- **Task objective**
Your task is to locate every line holding the string "this" and to copy each of them.

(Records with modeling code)
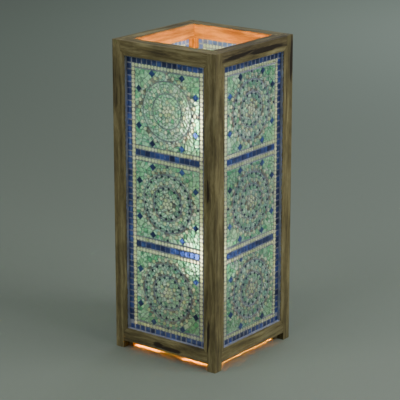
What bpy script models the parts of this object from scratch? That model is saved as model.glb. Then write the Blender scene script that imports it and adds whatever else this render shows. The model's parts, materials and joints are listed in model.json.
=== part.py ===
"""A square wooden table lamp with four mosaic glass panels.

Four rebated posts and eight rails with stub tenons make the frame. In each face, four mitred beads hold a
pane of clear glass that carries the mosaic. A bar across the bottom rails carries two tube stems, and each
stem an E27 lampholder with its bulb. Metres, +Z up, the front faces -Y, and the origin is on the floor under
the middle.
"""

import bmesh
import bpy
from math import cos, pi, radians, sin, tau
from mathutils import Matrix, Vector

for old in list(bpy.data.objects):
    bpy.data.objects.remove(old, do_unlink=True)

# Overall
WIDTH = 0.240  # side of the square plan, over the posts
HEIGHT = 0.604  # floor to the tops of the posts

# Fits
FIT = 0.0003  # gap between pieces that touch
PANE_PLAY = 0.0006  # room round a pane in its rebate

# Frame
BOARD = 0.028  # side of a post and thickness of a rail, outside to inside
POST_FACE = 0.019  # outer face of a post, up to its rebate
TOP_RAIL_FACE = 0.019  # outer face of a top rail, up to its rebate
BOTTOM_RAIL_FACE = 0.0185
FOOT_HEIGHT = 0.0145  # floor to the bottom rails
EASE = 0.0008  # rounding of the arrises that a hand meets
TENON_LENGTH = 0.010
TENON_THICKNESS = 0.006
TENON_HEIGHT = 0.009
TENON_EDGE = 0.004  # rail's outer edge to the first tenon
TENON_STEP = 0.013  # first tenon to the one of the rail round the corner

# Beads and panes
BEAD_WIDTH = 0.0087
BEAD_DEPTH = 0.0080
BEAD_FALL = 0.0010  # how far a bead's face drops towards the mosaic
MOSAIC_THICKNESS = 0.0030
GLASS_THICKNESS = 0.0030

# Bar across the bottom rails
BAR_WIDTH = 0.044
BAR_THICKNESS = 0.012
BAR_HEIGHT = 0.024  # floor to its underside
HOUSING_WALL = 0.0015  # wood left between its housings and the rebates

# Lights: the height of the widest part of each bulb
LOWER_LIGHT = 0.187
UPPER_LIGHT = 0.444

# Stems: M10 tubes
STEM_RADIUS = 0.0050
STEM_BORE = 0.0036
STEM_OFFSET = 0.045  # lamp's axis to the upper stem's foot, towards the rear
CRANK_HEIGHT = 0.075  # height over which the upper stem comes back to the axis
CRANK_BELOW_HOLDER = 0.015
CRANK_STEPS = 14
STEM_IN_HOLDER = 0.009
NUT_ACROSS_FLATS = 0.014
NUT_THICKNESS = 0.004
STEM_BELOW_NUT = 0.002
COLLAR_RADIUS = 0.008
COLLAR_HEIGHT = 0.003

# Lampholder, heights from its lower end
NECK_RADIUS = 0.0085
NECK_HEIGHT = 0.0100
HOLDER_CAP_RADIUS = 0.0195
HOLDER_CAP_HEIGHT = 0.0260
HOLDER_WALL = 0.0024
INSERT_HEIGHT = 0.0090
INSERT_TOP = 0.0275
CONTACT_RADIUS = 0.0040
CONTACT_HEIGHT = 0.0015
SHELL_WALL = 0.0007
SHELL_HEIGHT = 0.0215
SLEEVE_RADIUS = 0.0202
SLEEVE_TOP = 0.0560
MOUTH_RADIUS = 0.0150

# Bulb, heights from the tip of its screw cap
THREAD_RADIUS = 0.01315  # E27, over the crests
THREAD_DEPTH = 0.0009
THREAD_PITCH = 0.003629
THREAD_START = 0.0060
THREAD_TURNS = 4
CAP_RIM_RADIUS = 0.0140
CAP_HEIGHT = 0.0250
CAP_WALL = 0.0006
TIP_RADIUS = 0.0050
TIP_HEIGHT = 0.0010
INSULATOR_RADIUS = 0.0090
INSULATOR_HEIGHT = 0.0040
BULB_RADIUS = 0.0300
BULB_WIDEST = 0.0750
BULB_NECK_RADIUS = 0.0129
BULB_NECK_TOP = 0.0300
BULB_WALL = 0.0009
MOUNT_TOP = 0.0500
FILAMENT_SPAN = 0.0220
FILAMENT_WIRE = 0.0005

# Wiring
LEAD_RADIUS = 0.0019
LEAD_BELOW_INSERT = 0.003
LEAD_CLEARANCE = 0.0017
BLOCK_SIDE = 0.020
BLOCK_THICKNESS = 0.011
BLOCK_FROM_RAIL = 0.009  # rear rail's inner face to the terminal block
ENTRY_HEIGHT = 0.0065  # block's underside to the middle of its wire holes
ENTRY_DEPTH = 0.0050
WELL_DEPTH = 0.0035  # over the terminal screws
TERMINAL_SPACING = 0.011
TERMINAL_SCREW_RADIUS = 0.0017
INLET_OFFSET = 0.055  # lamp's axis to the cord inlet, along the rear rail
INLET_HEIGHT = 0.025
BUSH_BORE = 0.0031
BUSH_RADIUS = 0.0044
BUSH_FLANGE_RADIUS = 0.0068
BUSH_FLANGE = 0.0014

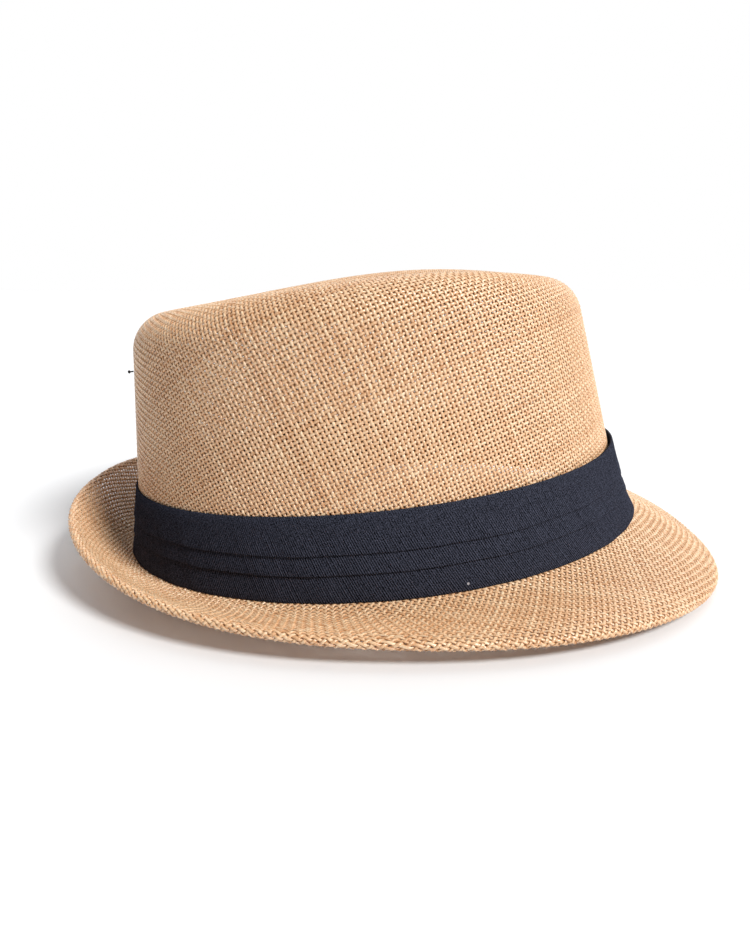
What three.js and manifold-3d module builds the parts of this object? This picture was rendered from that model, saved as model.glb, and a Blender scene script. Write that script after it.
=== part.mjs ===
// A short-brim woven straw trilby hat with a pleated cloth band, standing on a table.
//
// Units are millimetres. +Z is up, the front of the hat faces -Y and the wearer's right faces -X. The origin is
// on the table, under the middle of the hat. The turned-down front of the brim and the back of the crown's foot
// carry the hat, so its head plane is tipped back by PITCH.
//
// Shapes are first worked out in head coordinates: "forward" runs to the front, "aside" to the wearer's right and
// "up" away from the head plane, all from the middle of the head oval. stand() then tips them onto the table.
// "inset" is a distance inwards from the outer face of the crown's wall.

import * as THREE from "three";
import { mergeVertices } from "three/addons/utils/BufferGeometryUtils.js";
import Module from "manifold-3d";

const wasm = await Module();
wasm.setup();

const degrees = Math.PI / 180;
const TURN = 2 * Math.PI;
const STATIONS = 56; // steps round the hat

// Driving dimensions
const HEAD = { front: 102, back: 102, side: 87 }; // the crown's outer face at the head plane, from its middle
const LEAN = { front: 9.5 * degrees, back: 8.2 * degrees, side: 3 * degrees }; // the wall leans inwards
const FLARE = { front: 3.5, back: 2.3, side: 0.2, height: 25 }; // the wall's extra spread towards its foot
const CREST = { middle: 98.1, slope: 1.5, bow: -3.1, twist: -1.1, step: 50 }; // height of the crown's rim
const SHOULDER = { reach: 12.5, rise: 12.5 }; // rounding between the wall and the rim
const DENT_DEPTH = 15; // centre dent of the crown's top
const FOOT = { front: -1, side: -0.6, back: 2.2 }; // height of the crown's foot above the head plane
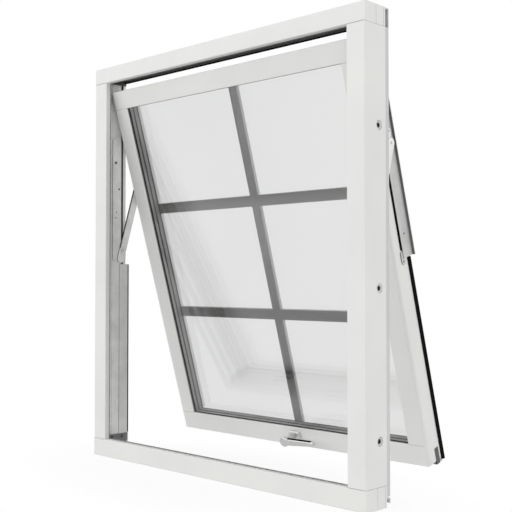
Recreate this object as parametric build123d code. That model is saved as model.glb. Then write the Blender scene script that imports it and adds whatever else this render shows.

- **Answer to the exercise**
What bpy script models the parts of this object from scratch? That model is saved as model.glb. Then write the Blender scene script that imports it and adds whatever else this render shows. The model's parts, materials and joints are listed in model.json.
What three.js and manifold-3d module builds the parts of this object? This picture was rendered from that model, saved as model.glb, and a Blender scene script. Write that script after it.
Recreate this object as parametric build123d code. That model is saved as model.glb. Then write the Blender scene script that imports it and adds whatever else this render shows.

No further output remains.